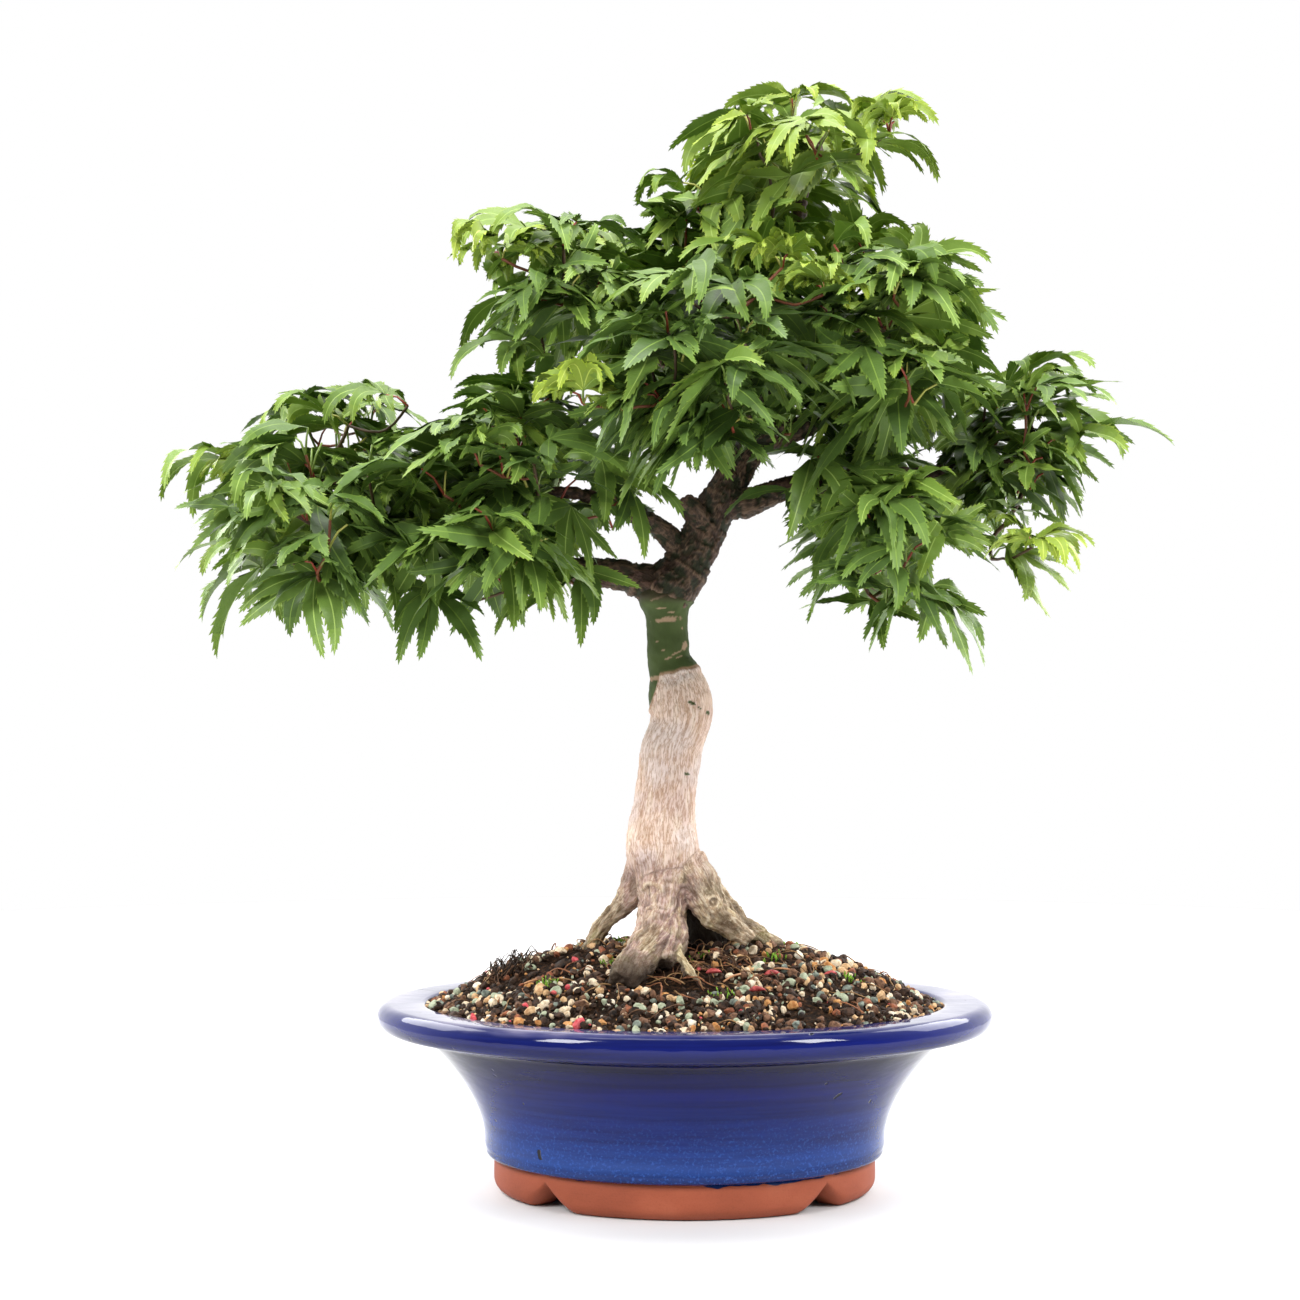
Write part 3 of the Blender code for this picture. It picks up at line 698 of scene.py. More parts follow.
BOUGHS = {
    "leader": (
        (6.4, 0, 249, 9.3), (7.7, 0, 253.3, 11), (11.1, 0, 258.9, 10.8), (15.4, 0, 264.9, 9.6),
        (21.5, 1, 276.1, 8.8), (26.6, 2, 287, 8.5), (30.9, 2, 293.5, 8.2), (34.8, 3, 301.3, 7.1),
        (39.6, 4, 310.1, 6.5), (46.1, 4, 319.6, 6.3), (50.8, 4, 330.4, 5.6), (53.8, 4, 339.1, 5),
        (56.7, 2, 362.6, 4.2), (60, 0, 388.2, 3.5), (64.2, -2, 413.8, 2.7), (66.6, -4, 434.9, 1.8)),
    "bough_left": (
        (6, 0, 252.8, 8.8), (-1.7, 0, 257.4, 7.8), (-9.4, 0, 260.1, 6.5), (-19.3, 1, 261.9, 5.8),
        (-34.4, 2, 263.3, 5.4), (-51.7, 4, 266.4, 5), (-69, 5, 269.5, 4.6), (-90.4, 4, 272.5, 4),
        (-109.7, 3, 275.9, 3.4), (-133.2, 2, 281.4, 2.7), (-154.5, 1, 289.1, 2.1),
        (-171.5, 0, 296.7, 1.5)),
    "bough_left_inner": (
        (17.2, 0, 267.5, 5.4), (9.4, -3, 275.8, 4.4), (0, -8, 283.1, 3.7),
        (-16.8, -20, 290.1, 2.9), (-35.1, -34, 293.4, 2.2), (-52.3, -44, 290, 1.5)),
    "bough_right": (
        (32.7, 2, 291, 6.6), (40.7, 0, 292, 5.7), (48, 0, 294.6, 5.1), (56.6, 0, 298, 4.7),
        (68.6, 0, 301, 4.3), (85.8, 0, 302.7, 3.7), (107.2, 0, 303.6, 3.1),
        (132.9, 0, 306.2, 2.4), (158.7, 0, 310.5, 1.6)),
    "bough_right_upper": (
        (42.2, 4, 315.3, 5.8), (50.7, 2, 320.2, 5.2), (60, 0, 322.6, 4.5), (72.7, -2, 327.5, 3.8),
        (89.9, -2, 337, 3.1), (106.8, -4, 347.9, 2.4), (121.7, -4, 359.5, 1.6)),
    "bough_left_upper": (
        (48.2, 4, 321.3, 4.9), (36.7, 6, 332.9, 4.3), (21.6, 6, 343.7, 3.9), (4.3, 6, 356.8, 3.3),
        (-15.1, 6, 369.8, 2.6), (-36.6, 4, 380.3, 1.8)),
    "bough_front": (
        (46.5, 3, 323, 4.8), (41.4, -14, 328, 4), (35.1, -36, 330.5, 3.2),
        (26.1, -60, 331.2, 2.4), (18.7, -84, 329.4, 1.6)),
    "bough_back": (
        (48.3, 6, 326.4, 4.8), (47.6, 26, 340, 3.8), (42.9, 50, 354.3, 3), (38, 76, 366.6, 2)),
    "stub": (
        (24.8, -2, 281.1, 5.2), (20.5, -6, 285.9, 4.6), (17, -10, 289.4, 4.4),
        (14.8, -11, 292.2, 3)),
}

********

▶ Problem description
Set every line of the listing down word for word.

▶ Result of the task
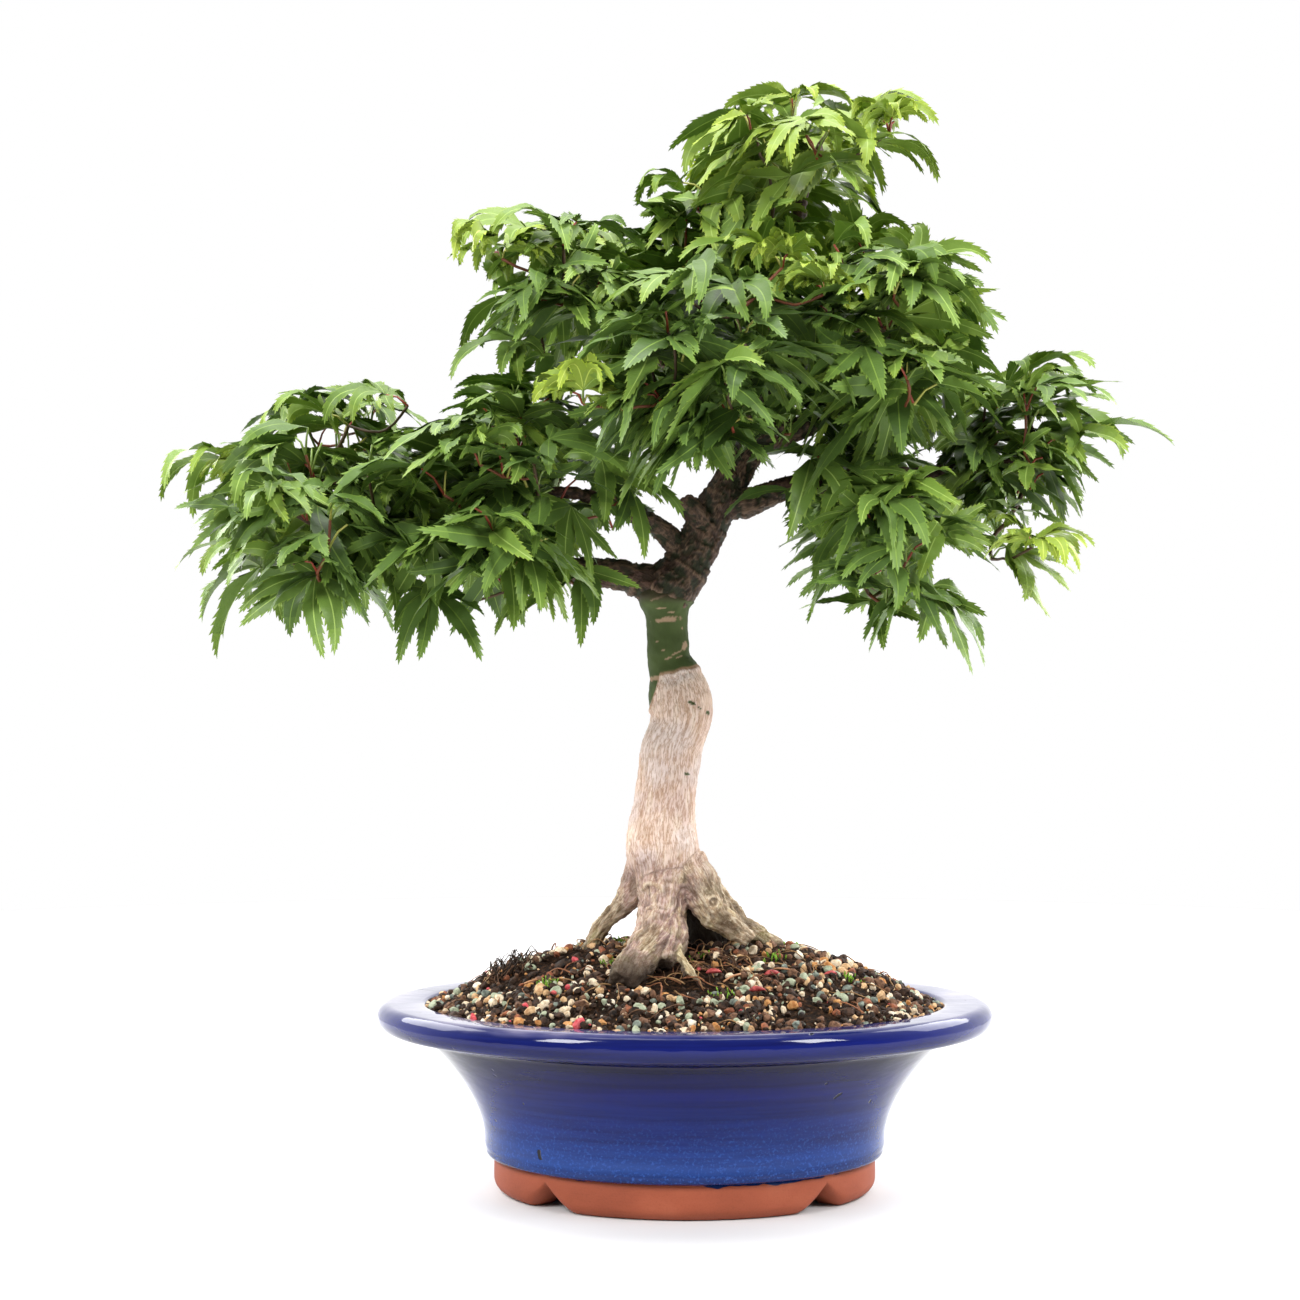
Write part 3 of the Blender code for this picture. It picks up at line 698 of scene.py. More parts follow.
BOUGHS = {
    "leader": (
        (6.4, 0, 249, 9.3), (7.7, 0, 253.3, 11), (11.1, 0, 258.9, 10.8), (15.4, 0, 264.9, 9.6),
        (21.5, 1, 276.1, 8.8), (26.6, 2, 287, 8.5), (30.9, 2, 293.5, 8.2), (34.8, 3, 301.3, 7.1),
        (39.6, 4, 310.1, 6.5), (46.1, 4, 319.6, 6.3), (50.8, 4, 330.4, 5.6), (53.8, 4, 339.1, 5),
        (56.7, 2, 362.6, 4.2), (60, 0, 388.2, 3.5), (64.2, -2, 413.8, 2.7), (66.6, -4, 434.9, 1.8)),
    "bough_left": (
        (6, 0, 252.8, 8.8), (-1.7, 0, 257.4, 7.8), (-9.4, 0, 260.1, 6.5), (-19.3, 1, 261.9, 5.8),
        (-34.4, 2, 263.3, 5.4), (-51.7, 4, 266.4, 5), (-69, 5, 269.5, 4.6), (-90.4, 4, 272.5, 4),
        (-109.7, 3, 275.9, 3.4), (-133.2, 2, 281.4, 2.7), (-154.5, 1, 289.1, 2.1),
        (-171.5, 0, 296.7, 1.5)),
    "bough_left_inner": (
        (17.2, 0, 267.5, 5.4), (9.4, -3, 275.8, 4.4), (0, -8, 283.1, 3.7),
        (-16.8, -20, 290.1, 2.9), (-35.1, -34, 293.4, 2.2), (-52.3, -44, 290, 1.5)),
    "bough_right": (
        (32.7, 2, 291, 6.6), (40.7, 0, 292, 5.7), (48, 0, 294.6, 5.1), (56.6, 0, 298, 4.7),
        (68.6, 0, 301, 4.3), (85.8, 0, 302.7, 3.7), (107.2, 0, 303.6, 3.1),
        (132.9, 0, 306.2, 2.4), (158.7, 0, 310.5, 1.6)),
    "bough_right_upper": (
        (42.2, 4, 315.3, 5.8), (50.7, 2, 320.2, 5.2), (60, 0, 322.6, 4.5), (72.7, -2, 327.5, 3.8),
        (89.9, -2, 337, 3.1), (106.8, -4, 347.9, 2.4), (121.7, -4, 359.5, 1.6)),
    "bough_left_upper": (
        (48.2, 4, 321.3, 4.9), (36.7, 6, 332.9, 4.3), (21.6, 6, 343.7, 3.9), (4.3, 6, 356.8, 3.3),
        (-15.1, 6, 369.8, 2.6), (-36.6, 4, 380.3, 1.8)),
    "bough_front": (
        (46.5, 3, 323, 4.8), (41.4, -14, 328, 4), (35.1, -36, 330.5, 3.2),
        (26.1, -60, 331.2, 2.4), (18.7, -84, 329.4, 1.6)),
    "bough_back": (
        (48.3, 6, 326.4, 4.8), (47.6, 26, 340, 3.8), (42.9, 50, 354.3, 3), (38, 76, 366.6, 2)),
    "stub": (
        (24.8, -2, 281.1, 5.2), (20.5, -6, 285.9, 4.6), (17, -10, 289.4, 4.4),
        (14.8, -11, 292.2, 3)),
}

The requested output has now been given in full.